There is a tremendous amount of huffing and puffing about gallantry and honour and martyrdom; the usual thing and it quickly gets very repetitive and loses whatever impact it may have had.  It is pretty evident that this film was a shameless attempted cash-in at the Box Office on the coat-tails of Zerqa but it’s so much like a home made episode of infantile “cowboys and Indians” that even a fairly naïve cinema going public saw through the shameless rip-off and chose to save their money; the film failing miserably at the Box Office.

The Zerqa template is followed as closely as possible but without any of the impact.  The film plays like a hammy kindergarten version of Zerqa with its clichés about Shaheeds, ghazis, gustaakhs, yahudis, watan ka lahu flying thick and fast and production values that would perhaps be embarrassing for even a school production.  Sudhir plays the leader of one faction of the freedom fighters and Naghma disgusted that her father turned out to be a backstabbing traitor to the cause, joins the freedom fighters and has more than a soft spot for Sudhir.  Naghma does her best to look fierce and determined and grimace at various tortures meted out to her by the brutal General played of course by Talish.  In one scene he wrenches off her nails one by one as she refuses to cough up vital information.  Several other women also display their gallantry and fearlessness during the course of the movie and when spirits are down, all it takes is a stirring song to up the recruitment drive again.

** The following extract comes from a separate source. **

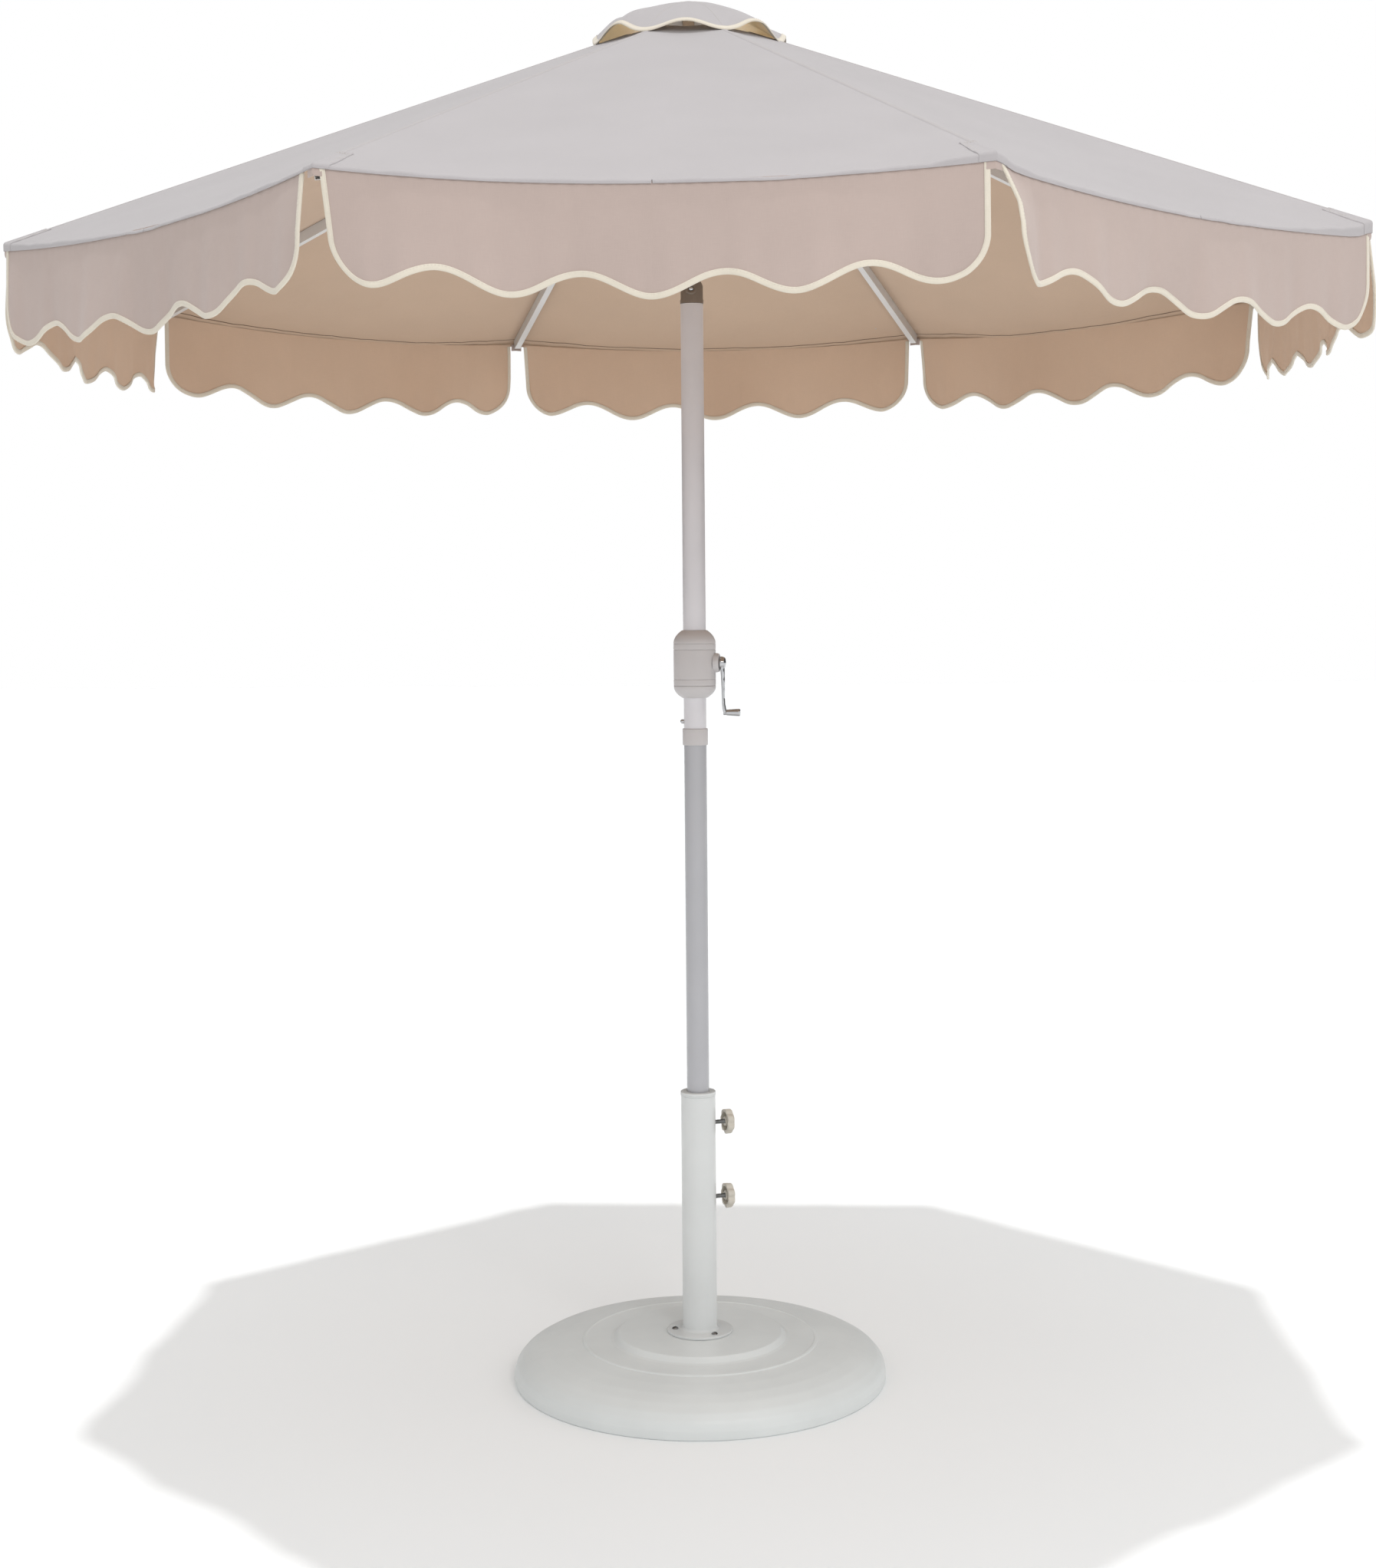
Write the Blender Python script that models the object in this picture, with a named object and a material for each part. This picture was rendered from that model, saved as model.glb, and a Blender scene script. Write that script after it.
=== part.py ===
"""Octagonal patio umbrella on a weighted base.

Metres, +Z up. The origin is on the floor at the centre of the base, and the pole stands on the Z axis.
The eight ribs lie at 22.5 degrees either side of the X and Y axes, so a straight edge of the canopy faces -Y.
The model shows the umbrella open and upright, which is the rest position of every joint.
"""

import math

import bmesh
import bpy
from mathutils import Matrix, Vector

# ---------------------------------------------------------------- driving dimensions
GAP = 0.0003  # clearance that touching pieces keep
ROUND = 24  # sides of a turned piece
ROUND_BASE = 32
ROUND_SMALL = 12

SIDES = 8
RIB_ANGLES = [math.radians(-67.5 + 45.0 * i) for i in range(SIDES)]

POLE_R = 0.0190
POLE_WALL = 0.0013
BORE_R = POLE_R - POLE_WALL

BASE_R = 0.3200
BASE_SHELL_WALL = 0.0040
BASE_DISC_R = 0.1445
BASE_TOP_Z = 0.0782
BALLAST_BOTTOM_Z = 0.0050

FLANGE_R = 0.0565
FLANGE_THICK = 0.0045
FLANGE_Z = BASE_TOP_Z + GAP
FLANGE_TOP_Z = FLANGE_Z + FLANGE_THICK
FLANGE_SCREW_R = 0.0430
FLANGE_SCREW_ANGLES = [math.radians(a) for a in (-172.0, -52.0, 68.0)]

TUBE_R = 0.0294
TUBE_WALL = 0.0020
TUBE_TOP_Z = 0.4920
TUBE_CAP_TOP_Z = 0.4990

KNOB_ANGLE = math.radians(21.7)
KNOB_HEIGHTS = {"lower": 0.3120, "upper": 0.4420}
KNOB_R = 0.0218
KNOB_LOBES = 7
KNOB_LOBE_DEPTH = 0.0030
KNOB_THICK = 0.0125
KNOB_NEAR = 0.0475  # tube-side face of the knob, from the pole's axis
STUD_R = 0.0038
STUD_HOLE_R = STUD_R + GAP

JOINT_Z = 1.0960  # where the lower pole ends and the crank section begins
NECK_R = BORE_R - GAP
NECK_TOP_Z = 1.1620
COLLAR_R = 0.0214
COLLAR_LOW_Z = 1.0930
COLLAR_HIGH_Z = 1.1210
SNAP_Z = 1.1330
SNAP_R = 0.0036

HOUSING_LOW_Z = 1.1730
HOUSING_HIGH_Z = 1.2870
HOUSING_R = 0.0355
HOUSING_BEND_R = 0.0160
HOUSING_END = 0.0200  # height of each rounded end
HOUSING_WALL = 0.0028
HOUSING_CAP_Z = 1.1935
CRANK_ANGLE = math.radians(-7.0)
CRANK_Z = 1.2320
CRANK_ARM = 0.0840
BOSS_R = 0.0160
BOSS_REACH = 0.0425
SHAFT_R = 0.0040
GRIP_PIN_R = 0.0022
SPOOL_CORE_R = 0.0114
SPOOL_FLANGE_R = 0.0132

TILT_Z = 1.8530
TILT_R = 0.0195
TILT_LOW_Z = 1.8300
TILT_SLOT = 0.0140
TONGUE_R = 0.0150

HUB_Z = 2.2770  # height of the rib pivots
PIVOT_R = 0.0340  # radius of the rib pivots, and of the strut pivots at the runner
RIB_TIP_R = 1.0895
RIB_TIP_Z = 1.8741
RIB_WIDE = 0.0120
RIB_DEEP = 0.0180
RIB_WALL = 0.0012
RIB_SLOPE = math.atan2(HUB_Z - RIB_TIP_Z, RIB_TIP_R - PIVOT_R)
RIB_LENGTH = math.hypot(HUB_Z - RIB_TIP_Z, RIB_TIP_R - PIVOT_R)

STRUT_AT = 0.4700  # distance of the strut's pivot along the rib
STRUT_DROP = 0.0160  # and its distance below the rib's axis
STRUT_LENGTH = math.hypot(STRUT_AT, STRUT_DROP)
STRUT_SLOPE = RIB_SLOPE + math.atan2(STRUT_DROP, STRUT_AT)
STRUT_WIDE = 0.0084
STRUT_DEEP = 0.0100
# Hub pivot, rib bracket and runner pivot make an isosceles triangle:
# the runner's pivots lie straight below the hub's.
RUNNER_Z = HUB_Z - 2.0 * STRUT_LENGTH * math.sin(STRUT_SLOPE)
RUNNER_BORE_R = 0.0212

FABRIC = 0.0012
RIM_R = 1.1015
RIM_SAG = 0.0264  # how far the rim hangs below the rib tips half-way between them
CANOPY_HOLE_R = 0.1100
RIB_TO_FABRIC = 0.0108  # from the rib's axis to the underside of the fabric, square to the rib
SEAM_HALF_GAP = 0.0004

VALANCE_THICK = 0.0012
VALANCE_HEM = 0.0140
VALANCE_LOW = 0.1400
VALANCE_SCALLOP = 0.0280
VALANCE_SLIT = 0.0135
LOBE_PITCH = 0.1780
CORNER_R = 0.0550

CAP_R = 0.1630
CAP_TOP_Z = 2.3210
CAP_ARCH = 0.0130


# ---------------------------------------------------------------- small helpers
def clear_scene():
    for old in list(bpy.data.objects):
        bpy.data.objects.remove(old, do_unlink=True)


def material(name, color, roughness, metallic=0.0):
    made = bpy.data.materials.new(name)
    made.use_nodes = True
    shader = made.node_tree.nodes["Principled BSDF"]
    shader.inputs["Base Color"].default_value = (*color, 1.0)
    shader.inputs["Roughness"].default_value = roughness
    shader.inputs["Metallic"].default_value = metallic
    return made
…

Al-Assifa is a pretty thoughtless and it has to be said, brainless attempt at cashing in on the massive success enjoyed by Zerqa which had just left cinemas when Al-Assifa’s promos started appearing.  The film lacks anything other than bombastic cliché dialogs and a whole lot of hot air and the action and war scenes are horribly stagey and unconvincing.  Even without the comparison to Zerqa the film fails as a confused infantile caper with a whole bunch of Lollywood extras playing let’s pretend Cowboys and Indians, but in this case the scenario happens to be the Palestinian Israeli conflict.  Al-Asifa tries so hard to be Zerqa but it ends up as a pretty pathetic, anemic imitation and while Zerqa is still talked about today, absolutely nobody but a few hardcore Lollywood historians have even heard of Al-Asifa.